Greene’s offence, in the eyes of his fellow Harper-appointed Senators, was that he did not oppose. The offence was compounded when Greene received, and decided to accept, an invitation to dinner with Justin Trudeau for Senators who have helped pass elements of the Trudeau Liberal government’s agenda.

Punishment was swift: Larry Smith, the former football executive who leads Conservatives in the Senate, told Greene to cancel dinner or leave the Conservative caucus. Greene chose the latter. From now on he’ll be a caucus of one.

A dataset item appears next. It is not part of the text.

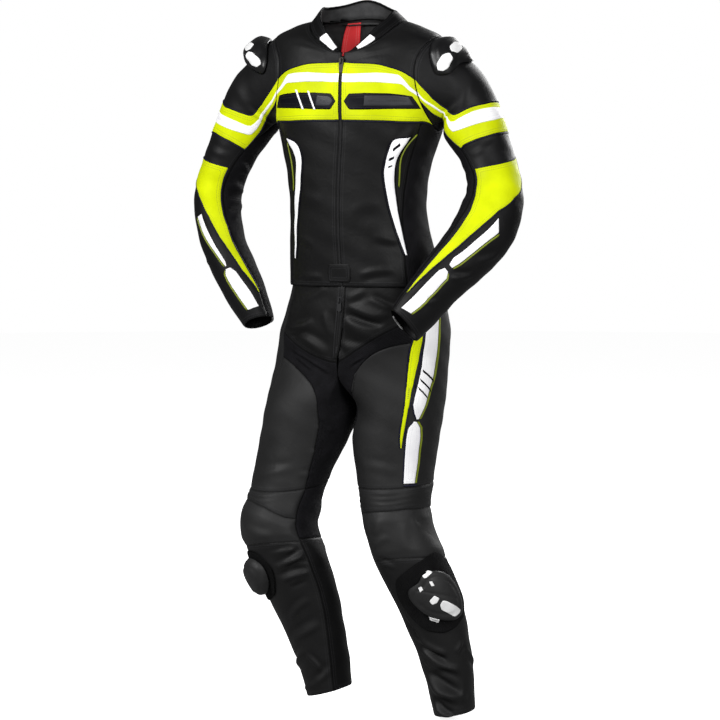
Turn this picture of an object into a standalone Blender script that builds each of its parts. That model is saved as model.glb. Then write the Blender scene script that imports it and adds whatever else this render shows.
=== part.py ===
"""Two-piece leather motorcycle race suit, filled out as if worn, with nobody in it.

The suit is three tube-like forms: a torso, two arms and two legs that share the
hips.  Every cut piece is a patch of one of these forms, between seams given as
an angle round the form and a row along it, with a wall of leather or stretch
cloth.  Pieces that are sewn on top use the same form, lifted off it.

Metres, +Z up, the front faces -Y, +X is the wearer's left.  The origin is the
middle of the neck opening, where a wearer's neck carries the suit.
"""
import bpy
import bmesh
import numpy as np
from math import cos, floor, pi, radians, sin, sqrt
from mathutils import Matrix, Vector

COLLECTION = "race_suit"

# ---------------------------------------------------------------- driving sizes
LEATHER = 0.0016            # wall of a leather piece
STRETCH = 0.0014            # wall of a stretch cloth piece
COLLAR_WALL = 0.0030        # collar: two layers and a foam
SEAM_BACK = 0.00020         # each piece stops this far short of its seam
LOW_LIFT = {"arm": .0009, "leg": .0010}     # of a small one on a smooth place
LIFT = {"torso": .0012, "arm": .0019, "leg": .0014, "collar": .0008}    # of a sewn-on piece
APPLIQUE = 0.0010           # wall of a sewn-on piece
SECOND_LIFT = {"torso": .0030, "arm": .0047}    # of one that lies on another
TUCK = 0.0046               # the trousers' top sits this far inside the jacket
SQUARENESS = 2.3            # 2 is an ellipse, more is squarer
CROTCH_SAG = 0.040
SPLIT = 130                 # leg angle of the front and back centre lines
ZIP_HALF = 1.85             # half angle of the jacket zip's tape on the torso
FLY_HALF = 1.75             # and of the fly's on the hips

# Torso sections, hem to neck.  z_* heights at the front, side and back; half
# width; depth to the front and to the back; centre; turn of the section in
# degrees towards the wearer's right.
TORSO_COLUMNS = ("z_front", "z_side", "z_back", "half_width", "front", "back", "x", "y", "turn")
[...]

But that means he has company. For increasingly, the Senate is composed of free agents who associate in ways that please them, for as long as those arrangements work, and then move on. There are 39 Conservatives — well, 38 now, after Greene — to 35 “non-affiliated” Senators who vote together on rule changes; plus 18 who were appointed as Liberals but who were banished from the party’s caucus by Justin Trudeau in 2014; six who are so thoroughly non-affiliated they don’t sit with the other non-affiliated Senators; and seven empty seats waiting for the next Trudeau appointments.

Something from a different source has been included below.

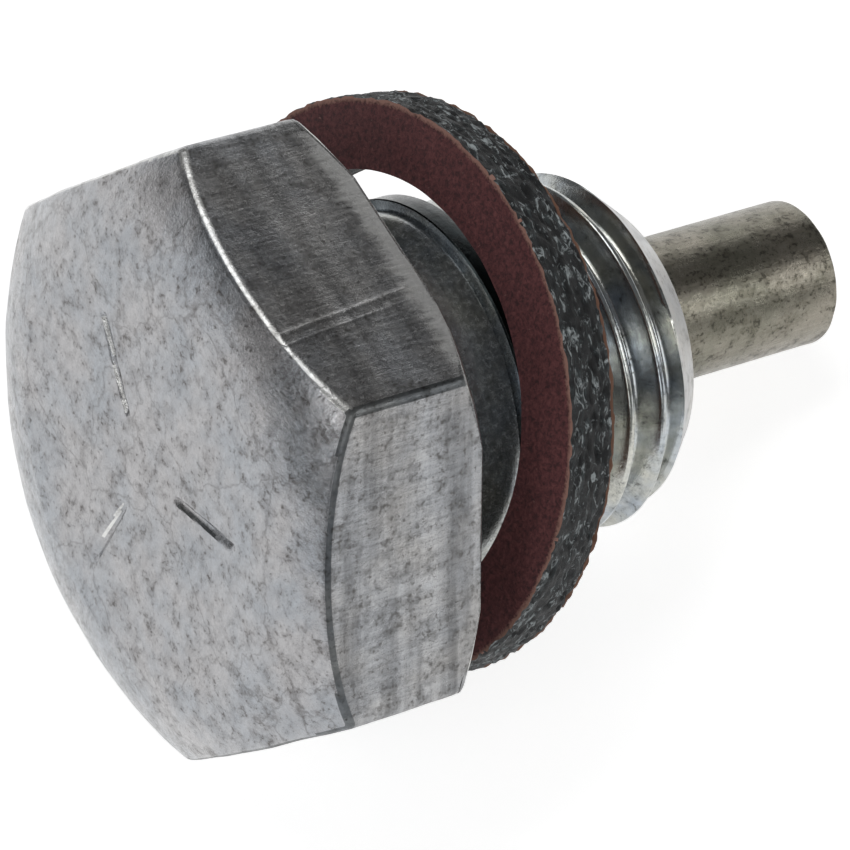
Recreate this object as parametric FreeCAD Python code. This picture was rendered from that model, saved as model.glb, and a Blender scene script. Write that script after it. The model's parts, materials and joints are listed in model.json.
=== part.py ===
import FreeCAD, Part
import math
import os

# Magnetic oil drain plug with its sealing ring, in millimetres
# A hexagon-head screw plug with a magnet rod let into its thread end. A loose
# sealing ring hangs on the shank. The plug can't stand, so it lies tipped on the
# rear edge of one flat of the head and on the end of its thread, and the ring
# leans against it with its rim on the same surface.
# The row's axes: +Z is up, +X runs along the plug from the head to the magnet as
# seen from above, and the origin is the middle of the footprint box, at the floor.
# Each turned form is drawn first along +X, with x = 0 at the underside of the head.

# Driving dimensions: head
ACROSS_FLATS = 22.0
HEAD_HEIGHT = 7.8
CORNER_ROUND = 0.4
CROWN_START_R = 7.6
CROWN_ARC_R = 7.8
REAR_EDGE_ROUND = 0.5
UNDERSIDE_MARGIN = 0.5
UNDERSIDE_BEVEL_DEG = 38.0

# Driving dimensions: shank and thread, the thread shown as its outer cylinder
THREAD_D = 14.0
COLLAR_D = 14.9
COLLAR_START = 3.2
COLLAR_END = 5.5
COLLAR_STEP_DEG = 60.0
RELIEF_D = 12.6
RELIEF_LENGTH = 1.5
RELIEF_EXIT_DEG = 45.0
FILLET_UNDER_HEAD = 0.4
THREAD_END = 11.9
SHANK_LENGTH = 13.6
SHANK_TIP_D = 11.0

# Driving dimensions: magnet
MAGNET_D = 5.84
MAGNET_STANDS_OUT = 9.2
MAGNET_DEPTH = 5.0
MAGNET_EDGE_BREAK = 0.25
MAGNET_GLUE_GAP = 0.03
MAGNET_OFF_CENTRE_Y = 0.40
MAGNET_OFF_CENTRE_Z = 0.22

# Driving dimensions: sealing ring
RING_BORE_PLAY = 2.92
RING_WALL = 2.73
RING_THICKNESS = 2.15
RING_HEAD_GAP = 0.08
RING_SHANK_GAP = 0.05
RING_SIDE_SHIFT = 0.11

# How finely the resting pose is worked out
SEARCH_STEPS = 30
BORE_STEP_DEG = 4

# Sizes that follow from the driving ones
FLAT_R = ACROSS_FLATS / 2.0
CORNER_R = FLAT_R / math.cos(math.radians(30.0))
UNDERSIDE_R = FLAT_R + UNDERSIDE_MARGIN
THREAD_R = THREAD_D / 2.0
COLLAR_R = COLLAR_D / 2.0
RELIEF_R = RELIEF_D / 2.0
TIP_R = SHANK_TIP_D / 2.0
MAGNET_R = MAGNET_D / 2.0
MAGNET_SEAT = SHANK_LENGTH - MAGNET_DEPTH
MAGNET_END = SHANK_LENGTH + MAGNET_STANDS_OUT
RING_BORE_R = (THREAD_D + RING_BORE_PLAY) / 2.0
RING_R = RING_BORE_R + RING_WALL

X_AXIS = FreeCAD.Vector(1.0, 0.0, 0.0)
Y_AXIS = FreeCAD.Vector(0.0, 1.0, 0.0)


def point(x, r):
    """A point of a turned profile: x along the plug, r out from its axis."""
    return FreeCAD.Vector(x, 0.0, r)


def turned(edges):
    """The solid of a closed profile turned once round the plug's axis."""
    face = Part.Face(Part.Wire(edges))
    return face.revolve(FreeCAD.Vector(), X_AXIS, 360.0)


def lines(points):
    """The straight edges through the points, in order."""
    return [Part.makeLine(a, b) for a, b in zip(points, points[1:])]


# Hexagon head: a prism with rounded corners and rear edge, one flat facing straight down
def hexagon_prism():
    corners = []
    for k in range(7):
        angle = math.radians(60.0 * k)
        y = CORNER_R * math.cos(angle)
        z = CORNER_R * math.sin(angle)
        corners.append(FreeCAD.Vector(-HEAD_HEIGHT, y, z))
    face = Part.Face(Part.makePolygon(corners))
    prism = face.extrude(X_AXIS * HEAD_HEIGHT)
    along = [e for e in prism.Edges if abs(e.tangentAt(e.FirstParameter).x) > 0.99]
    prism = prism.makeFillet(CORNER_ROUND, along)
    rear = [e for e in prism.Edges if e.BoundBox.XMin > -REAR_EDGE_ROUND]
    return prism.makeFillet(REAR_EDGE_ROUND, rear)


# Crown: the turned outline that domes the front face and bevels the rear corners
def crown_outline():
    reach = CORNER_R + 1.0
    across = reach - CROWN_START_R
    middle = across / 2.0
    front = -HEAD_HEIGHT
    drop_end = CROWN_ARC_R - math.sqrt(CROWN_ARC_R ** 2 - across ** 2)
    drop_mid = CROWN_ARC_R - math.sqrt(CROWN_ARC_R ** 2 - middle ** 2)
    start = point(front, CROWN_START_R)
    on_arc = point(front + drop_mid, CROWN_START_R + middle)
    outer = point(front + drop_end, reach)
    bevel = (reach - UNDERSIDE_R) * math.tan(math.radians(UNDERSIDE_BEVEL_DEG))
    edges = [Part.makeLine(point(front, 0.0), start)]
    edges.append(Part.Arc(start, on_arc, outer).toShape())
    edges += lines([outer, point(-bevel, reach), point(0.0, UNDERSIDE_R), point(0.0, 0.0)])
    edges.append(Part.makeLine(point(0.0, 0.0), point(front, 0.0)))
    return turned(edges)


# Shank: neck, collar, relief behind the thread, thread cylinder and end bevel
def shank():
    relief_end = COLLAR_END + RELIEF_LENGTH
    step = (COLLAR_R - THREAD_R) / math.tan(math.radians(COLLAR_STEP_DEG))
    exit_run = (THREAD_R - RELIEF_R) / math.tan(math.radians(RELIEF_EXIT_DEG))
    root = -HEAD_HEIGHT / 2.0
    f = FILLET_UNDER_HEAD
    f_mid = f * (1.0 - math.sqrt(0.5))
    foot = point(0.0, THREAD_R + f)
    foot_mid = point(f_mid, THREAD_R + f_mid)
    foot_end = point(f, THREAD_R)
    edges = lines([point(root, 0.0), point(root, THREAD_R + f), foot])
    edges.append(Part.Arc(foot, foot_mid, foot_end).toShape())
    outline = [
        foot_end,
        point(COLLAR_START, THREAD_R),
        point(COLLAR_START + step, COLLAR_R),
        point(COLLAR_END, COLLAR_R),
        point(COLLAR_END, RELIEF_R),
        point(relief_end, RELIEF_R),
        point(relief_end + exit_run, THREAD_R),
        point(THREAD_END, THREAD_R),
        point(SHANK_LENGTH, TIP_R),
        point(SHANK_LENGTH, 0.0),
        point(root, 0.0),
    ]
    edges += lines(outline)
    return turned(edges)


# Magnet: a round rod glued into a blind bore, a little off the plug's axis
def magnet_rod(radius, start, end, edge_break):
    base = FreeCAD.Vector(start, MAGNET_OFF_CENTRE_Y, MAGNET_OFF_CENTRE_Z)
    rod = Part.makeCylinder(radius, end - start, base, X_AXIS)
    if edge_break > 0.0:
        rim = [e for e in rod.Edges if e.BoundBox.XMin > end - edge_break]
        rod = rod.makeChamfer(edge_break, rim)
    return rod


# Sealing ring: a flat ring, drawn with its front face at x = 0
def flat_ring():
    outline = [
        point(0.0, RING_BORE_R),
        point(0.0, RING_R),
        point(RING_THICKNESS, RING_R),
        point(RING_THICKNESS, RING_BORE_R),
        point(0.0, RING_BORE_R),
    ]
    return turned(lines(outline))


# The plug at rest: it rolls over the rear edge of a flat until something meets the floor
def tip_onto(x, r):
    """The angle at which a point of the shank, at x and r, comes down to the floor."""
    run = x + REAR_EDGE_ROUND
    drop = FLAT_R - REAR_EDGE_ROUND - r
    return math.atan2(drop, run) + math.asin(REAR_EDGE_ROUND / math.hypot(run, drop))


def axis_height(tip):
    """The height of the axis over the floor, at the underside of the head."""
    over_edge = (FLAT_R - REAR_EDGE_ROUND) * math.cos(tip)
    return over_edge - REAR_EDGE_ROUND * math.sin(tip) + REAR_EDGE_ROUND


def plug_placement(tip):
    """The placement that tips the plug and stands it on the floor."""
    turn = FreeCAD.Rotation(Y_AXIS, math.degrees(tip))
    return FreeCAD.Placement(FreeCAD.Vector(0.0, 0.0, axis_height(tip)), turn)


# The ring at rest: its rim on the floor, close behind the head, leaning on the neck
def ring_placement(tip, lean):
    """The ring leaning back by this angle, its rim on the floor near the head."""
    height = RING_R * math.cos(lean) + RING_THICKNESS * math.sin(lean)
    turn = FreeCAD.Rotation(Y_AXIS, math.degrees(lean))
    rim = FreeCAD.Vector(-RING_R * math.sin(lean), 0.0, height - RING_R * math.cos(lean))
    along = rim.x * math.cos(tip) - (rim.z - axis_height(tip)) * math.sin(tip)
    forward = (RING_HEAD_GAP - along) / math.cos(tip)
    return FreeCAD.Placement(FreeCAD.Vector(forward, RING_SIDE_SHIFT, height), turn)


def neck_clearance(tip, lean):
    """The least space between the ring's bore and the neck of the plug."""
    to_plug = plug_placement(tip).inverse().multiply(ring_placement(tip, lean))
    least = RING_R
    for side in (0.0, RING_THICKNESS):
        for degree in range(0, 360, BORE_STEP_DEG):
            angle = math.radians(degree)
            y = RING_BORE_R * math.sin(angle)
            z = RING_BORE_R * math.cos(angle)
            p = to_plug.multVec(FreeCAD.Vector(side, y, z))
            reach = COLLAR_R if COLLAR_START < p.x < COLLAR_END else THREAD_R
            least = min(least, math.hypot(p.y, p.z) - reach)
    return least


def largest(clear, low, high):
    """The largest value up to high at which clear(value) still leaves the ring's gap."""
    if clear(high) >= RING_SHANK_GAP:
        return high
    for _ in range(SEARCH_STEPS):
        middle = (low + high) / 2.0
        if clear(middle) >= RING_SHANK_GAP:
            low = middle
        else:
            high = middle
    return low


# The thread's end, the magnet's end or the standing ring stops the plug first
tip_on_thread = tip_onto(THREAD_END, THREAD_R)
tip_on_magnet = tip_onto(MAGNET_END, MAGNET_R - MAGNET_OFF_CENTRE_Z)
lowest_tip = min(tip_on_thread, tip_on_magnet)
TIP = largest(lambda tip: neck_clearance(tip, 0.0), 0.0, lowest_tip)

# The widest the ring's section can stand under the neck is at this lean
STEEPEST = math.atan2(RING_THICKNESS, RING_WALL)
LEAN = largest(lambda lean: neck_clearance(TIP, lean), 0.0, STEEPEST)


# Build the three pieces
head = hexagon_prism().common(crown_outline())
plug_body = head.fuse(shank()).removeSplitter()
bore = magnet_rod(MAGNET_R + MAGNET_GLUE_GAP, MAGNET_SEAT, MAGNET_END, 0.0)
plug_body = plug_body.cut(bore)
magnet = magnet_rod(MAGNET_R, MAGNET_SEAT, MAGNET_END, MAGNET_EDGE_BREAK)
gasket = flat_ring()

# Lay them down as they come to rest
plug_body.Placement = plug_placement(TIP)
magnet.Placement = plug_placement(TIP)
gasket.Placement = ring_placement(TIP, LEAN)

# Set the origin under the middle of the whole
whole = Part.makeCompound([plug_body, magnet, gasket])
box = whole.optimalBoundingBox()
to_middle = FreeCAD.Vector(-(box.XMin + box.XMax) / 2.0, -(box.YMin + box.YMax) / 2.0, 0.0)
nodes = {"plug_body": plug_body, "magnet": magnet, "gasket": gasket}

os.makedirs("parts", exist_ok=True)
for name, shape in nodes.items():
    shape.translate(to_middle)
    solid = shape.Solids[0] if len(shape.Solids) == 1 else shape
    solid.exportStep("parts/" + name + ".step")
    print(name, len(shape.Solids), "solid", round(solid.Volume, 1), "mm3")

print("tip", round(math.degrees(TIP), 3), "axis height", round(axis_height(TIP), 4))
print("ring lean", round(math.degrees(LEAN), 3))
print("shift to the middle", round(to_middle.x, 4), round(to_middle.y, 4))
print("box", round(box.XLength, 3), round(box.YLength, 3), round(box.ZMin, 4), round(box.ZMax, 3))
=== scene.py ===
# %% [markdown]
# A magnetic oil drain plug lies on a pale table, tipped on one flat of its head and on the end of its
# thread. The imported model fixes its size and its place. This script keeps both, and gives the plug the
# forms and finishes that the plain solids don't have: worn edges, a cut thread, a frayed fibre ring.

# %% Load the frame
import bmesh
import bpy
import json
import math
from mathutils import Matrix, Vector, noise


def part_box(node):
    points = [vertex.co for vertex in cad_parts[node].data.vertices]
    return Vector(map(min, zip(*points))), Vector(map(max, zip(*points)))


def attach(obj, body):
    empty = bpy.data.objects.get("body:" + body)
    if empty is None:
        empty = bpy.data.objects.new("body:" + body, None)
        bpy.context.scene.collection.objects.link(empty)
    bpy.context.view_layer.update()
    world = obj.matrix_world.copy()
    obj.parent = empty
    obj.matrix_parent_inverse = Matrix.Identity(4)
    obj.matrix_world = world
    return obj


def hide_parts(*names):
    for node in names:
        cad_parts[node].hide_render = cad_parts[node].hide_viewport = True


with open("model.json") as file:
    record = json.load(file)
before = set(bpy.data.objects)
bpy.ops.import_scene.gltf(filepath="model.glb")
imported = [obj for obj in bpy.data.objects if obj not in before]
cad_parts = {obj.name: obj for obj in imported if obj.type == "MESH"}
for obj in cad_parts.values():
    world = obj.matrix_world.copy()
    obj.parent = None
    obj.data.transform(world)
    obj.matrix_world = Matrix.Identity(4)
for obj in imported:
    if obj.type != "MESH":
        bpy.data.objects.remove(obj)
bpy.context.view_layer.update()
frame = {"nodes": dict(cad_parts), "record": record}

print("nodes", sorted(frame["nodes"]))

# %% [markdown]
# Every turned form is easiest to draw along its own axis, in millimetres. It could be drawn there and the
# object turned afterwards, but the place of a finished piece belongs in its mesh. So the mounts of the
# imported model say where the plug's axis runs, the box of the ring says how far the ring leans, and one
# matrix for each carries a drawn mesh to its place.

# %% Places of the plug and of the ring
MILLIMETRE = 0.001
HEAD_HEIGHT = 7.8
SOLID_RING_R = 11.19
SOLID_RING_THICK = 2.15
RING_STANDS_STEEPER_DEG = 0.5

mounts = {m["name"]: m for m in frame["record"]["mounts"]}
axis = Vector(mounts["thread"]["axis"])
tip = math.atan2(-axis.z, axis.x)
underside = Vector(mounts["drive_hex"]["pos_m"]) + axis * HEAD_HEIGHT * MILLIMETRE
to_metres = Matrix.Scale(MILLIMETRE, 4)
plug_place = Matrix.Translation(underside) @ Matrix.Rotation(tip, 4, "Y") @ to_metres

low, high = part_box("gasket")
wide = (high.x - low.x) / MILLIMETRE
tall = (high.z - low.z) / MILLIMETRE
lean_sin = 2.0 * SOLID_RING_R * wide - SOLID_RING_THICK * tall
lean_cos = 2.0 * SOLID_RING_R * tall - SOLID_RING_THICK * wide
lean = math.atan2(lean_sin, lean_cos) - math.radians(RING_STANDS_STEEPER_DEG)
nearer_the_head = Vector((-0.15, -0.06, -0.035)) * MILLIMETRE
ring_middle = (low + high) / 2.0 + nearer_the_head
ring_place = Matrix.Translation(ring_middle) @ Matrix.Rotation(lean, 4, "Y") @ to_metres
print("tip", round(math.degrees(tip), 2), "lean", round(math.degrees(lean), 2))

# %% [markdown]
# Colours are written as the hex values that a paint program shows. Blender's shaders work in linear light,
# so one function turns the one into the other. Materials could be wired by hand in the editor, but a
# script repeats the same step many times, so one small function adds a node with its settings and links.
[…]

Most Conservatives believe the non-affiliated grouplets are a hollow sham, that they are all Liberals waiting to be activated. (Sen. Linda Frum’s Twitter feed gives frequent vent to this “Give me a break” sentiment.) And it’s certainly true that those named by Trudeau sound, when you read their bios, pretty Liberal. But they sometimes vote against the government, or complicate its life: in this entertaining interview, Percy Downe, who was Jean Chrétien’s chief of staff and who was sent to the Senate as the Liberalest Liberal who ever Liberaled, contemplates splitting off the Trudeau government’s Infrastructure Bank from the rest of the budget implementation bill. Which is really not what Trudeau wants. He probably doesn’t have a higher economic priority than getting the Infrastructure Bank up and running, and frisky senators don’t help.

So the two leading factions in the House try to sway what happens in the Senate using the best tools available. Trudeau tries charm; the Conservatives, imposed discipline. What each is beginning to realize is that neither method works reliably in this strange new Senate.